不少来看诊的病人听说是做接骨手术,都不由自主的留下来看结果,等得手术做完,听说很成功,都高兴的奔走相告,看着那些人离开,白非儿心里有甜有苦,甜的是能帮到这些生活在社会底端的人,苦的是在这古代,医疗当真是落后,看病难,没钱看病,这寿命不长,正是因为医疗的因素。

“郡主,你晚膳都没用,要不先吃点再回天涯宫?”冷雨关切的问她。

医馆忙,这阵子他都在医馆后院住了。

白非儿疲惫的笑笑,“不饿,我还是回去再说。”再不回去只怕那活兽得把天涯宫给拆了,不知他那气消了没?

冷雨眸光闪了闪,说道:“你脸色不太好,要不你明日开始歇两日,这我来看着就好。”这两人吵嘴又得好几日才能好得了。

“没事,我先走了,你晚上再留心看看那伤者会不会发烧。”白非儿摆摆手,向外走,“小玲小珑,走了,回天涯宫。”

那姐儿俩放下活很快便跑了来,主仆三人便一同出了医馆。

回到落月阁,一进院子瞥眼看书房方向,乌漆麻黑的,往日他都会在书房,看来这气真没消,真他大爷的,臭男人,摆什么臭架子,气一会便好了嘛,还想来持久战啊。

一进屋,她便趴在贵妃榻上不愿动,困得眼皮直打架。

“郡主,您想吃点什么?我现在就做去。”小珑脚步轻巧的到她身边问。

“嗯。做点小米粥吧,弄个小菜便好。”她迷迷糊糊的真想睡,真想念在现代时,只要她回家晚了,凌子骞都给她备好了她爱吃的,在这鬼地方,那活兽连人影都不见,还想指望他给弄满汉全席等她?做梦吧。

这古代和现代,谈个男人这差别咋那么大咧?

古代男人霸道,不讲理,男女没有平等,女人就得听男人的,三从四德,骂不还口打不还手,女人就如衣服,他令堂的,她想想都觉得头大,这让她怎么活呀?
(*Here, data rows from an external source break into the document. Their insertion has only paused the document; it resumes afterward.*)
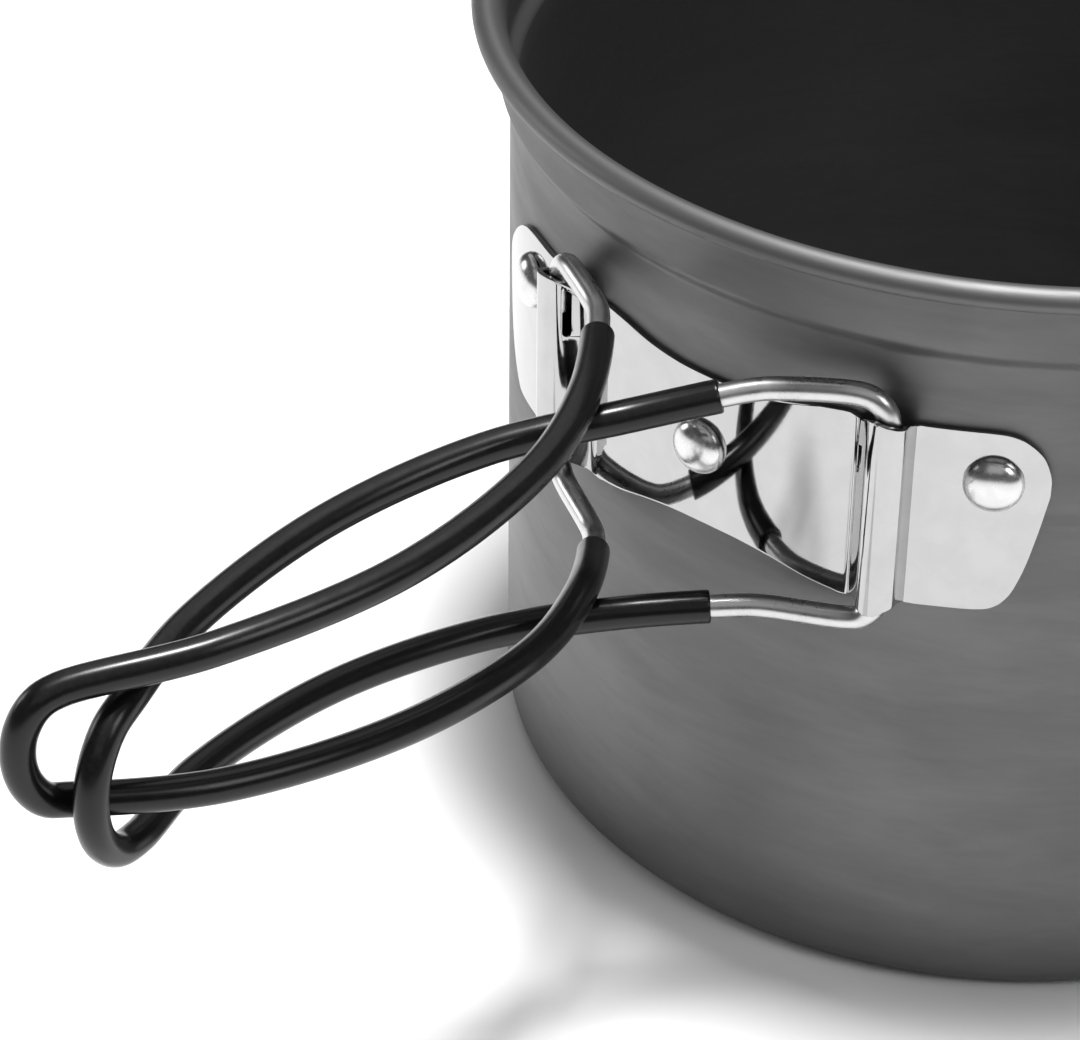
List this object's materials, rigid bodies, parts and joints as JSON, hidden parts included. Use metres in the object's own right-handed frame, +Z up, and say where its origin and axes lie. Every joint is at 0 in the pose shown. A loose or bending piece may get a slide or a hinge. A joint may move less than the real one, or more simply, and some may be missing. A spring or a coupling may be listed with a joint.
{
  "type": "camping cooking pot",
  "caption": "Camping cooking pot with a rolled lip and folding sleeved wire handles on a riveted bracket.",
  "frame": {"origin": "centre of the pot's underside", "axes": "+X out of the pot through the middle of the handle bracket, +Z up out of the pot's mouth"},
  "size_m": [0.2517, 0.1502, 0.112],
  "materials": {
    "anodised_aluminium": "satin, hard anodised grey",
    "polished_steel": "polished stainless steel",
    "black_sleeve": "smooth, glossy"
  },
  "bodies": {
    "pot": {"pot_body": "anodised_aluminium", "handle_bracket": "polished_steel", "rivet_left": "polished_steel", "rivet_centre": "polished_steel", "rivet_right": "polished_steel"},
    "left_handle": {"left_handle_wire": "polished_steel", "left_handle_sleeve": "black_sleeve"},
    "right_handle": {"right_handle_wire": "polished_steel", "right_handle_sleeve": "black_sleeve"}
  },
  "joints": [
    {"name": "left_fold", "type": "hinge", "parent": "pot", "child": "left_handle", "pos_m": [0.06898, -0.02538, 0.076], "axis": [0, 0, 1], "range_deg": [-160, 0]},
    {"name": "right_fold", "type": "hinge", "parent": "pot", "child": "right_handle", "pos_m": [0.06898, 0.02538, 0.076], "axis": [0, 0, 1], "range_deg": [0, 172]}
  ]
}
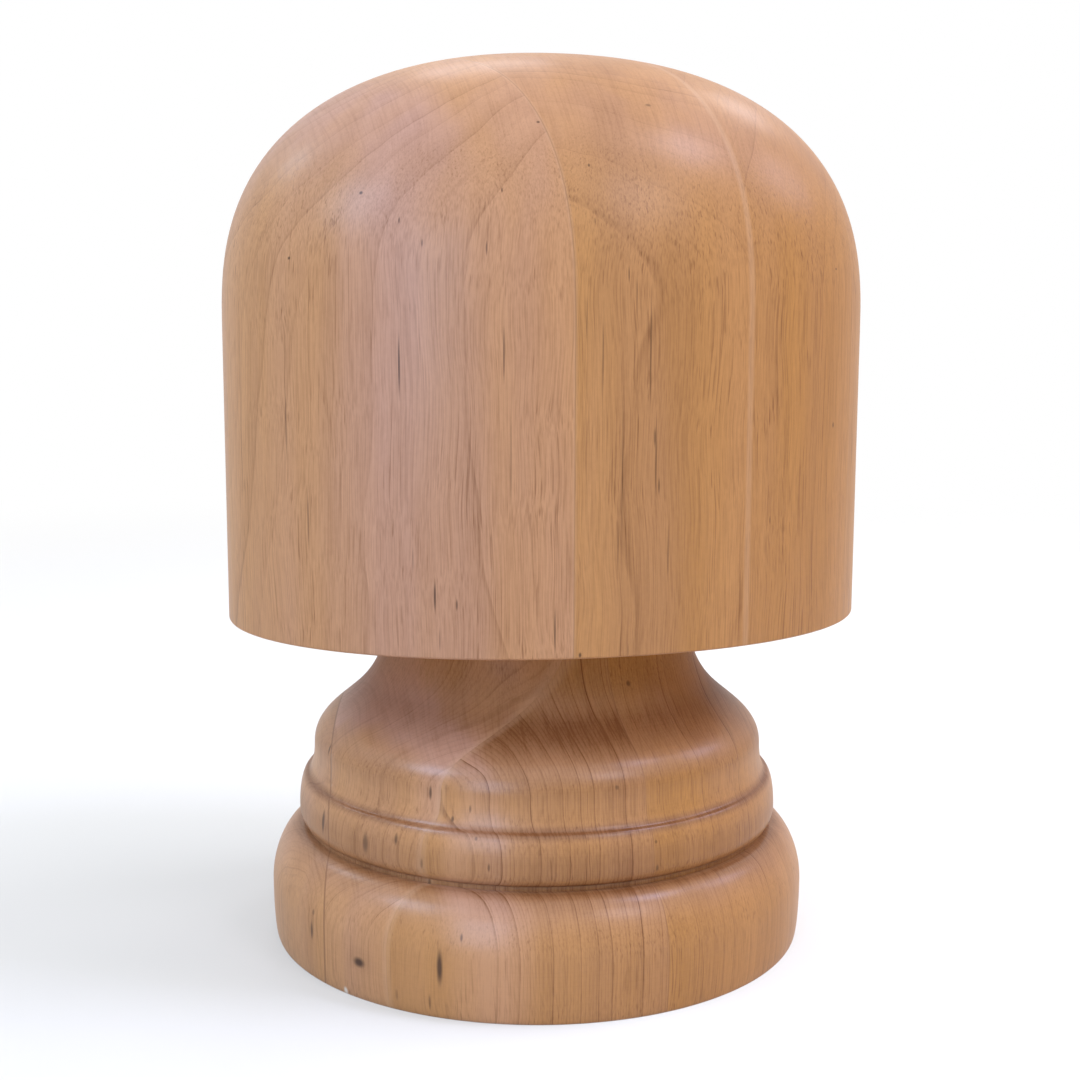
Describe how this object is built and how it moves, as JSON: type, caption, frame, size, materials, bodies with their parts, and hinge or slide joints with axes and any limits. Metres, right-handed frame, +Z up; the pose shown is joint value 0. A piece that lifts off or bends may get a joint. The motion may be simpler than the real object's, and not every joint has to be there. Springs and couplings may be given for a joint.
{
  "type": "hat block",
  "caption": "Oval domed wooden block for shaping a felt or straw hat crown, lifting off a loose peg in a round turned base with stacked roll mouldings.",
  "frame": {"origin": "centre of the base's foot, on the floor and on the axis of the peg", "axes": "+Z up along the peg; +X along the length of the oval crown; +Y across its width"},
  "size_m": [0.203, 0.1736, 0.2775],
  "materials": {
    "crown_wood": "satin varnish over pale brown hardwood with upright grain",
    "base_wood": "satin varnish over pale brown hardwood, turned, with growth rings",
    "peg_wood": "bare smooth hardwood"
  },
  "bodies": {
    "base": {"base_board_1": "base_wood", "base_board_2": "base_wood", "base_board_3": "base_wood", "base_board_4": "base_wood", "base_board_5": "base_wood"},
    "peg": {"peg": "peg_wood"},
    "crown": {"crown_board_1": "crown_wood", "crown_board_2": "crown_wood", "crown_board_3": "crown_wood", "crown_board_4": "crown_wood"}
  },
  "joints": [
    {"name": "crown_turn", "type": "hinge", "parent": "base", "child": "peg", "pos_m": [0, 0, 0.104], "axis": [0, 0, 1], "continuous": true},
    {"name": "crown_lift", "type": "slide", "parent": "peg", "child": "crown", "axis": [0, 0, 1], "range_m": [0, 0.055]}
  ]
}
那千年妖狐是很疼她,迁就着她,对于一个古代男人来说,那已是很难得,这些她都明白,可他那霸道无理的样子,她真受不了。

唉,爱情没有十全十美,男人也没有十全十美。

算了,别要求过高了。

想到这,她蹭的起了身便往外走,“小玲,我到小道场那边走走,一会便回。”

那小玲正打了温水进来,见她要出门,赶紧放下铜盆,道:“郡主,天色都那么晚了,我陪您去吧。”

“不用,没事的,这在天涯宫中能有什么事?放心好了,先帮我打水,一会儿我回来泡个澡。”白非儿摆摆手,人已出了屋上了小桥,飞快的出院子。

得先去哄男人呐。

天上的月亮如银盘挂在空中,如水般泻下,照得大地通亮透明的,走在路上无需灯笼。

夜很静,走在青石小路上,许多不知名的小虫子细细的鸣叫,不少萤火虫在脚边萦绕,她顾不上欣赏这些虫子,快步向溪鱼阁而去。

如果他在天涯宫中这个时间应该在溪鱼阁吧?最近他几乎天天晚上都是在她落月阁,偶尔他太晚了回府怕吵了她便回溪鱼阁,有两回生气也是在溪鱼阁待着,想着便加快了脚步。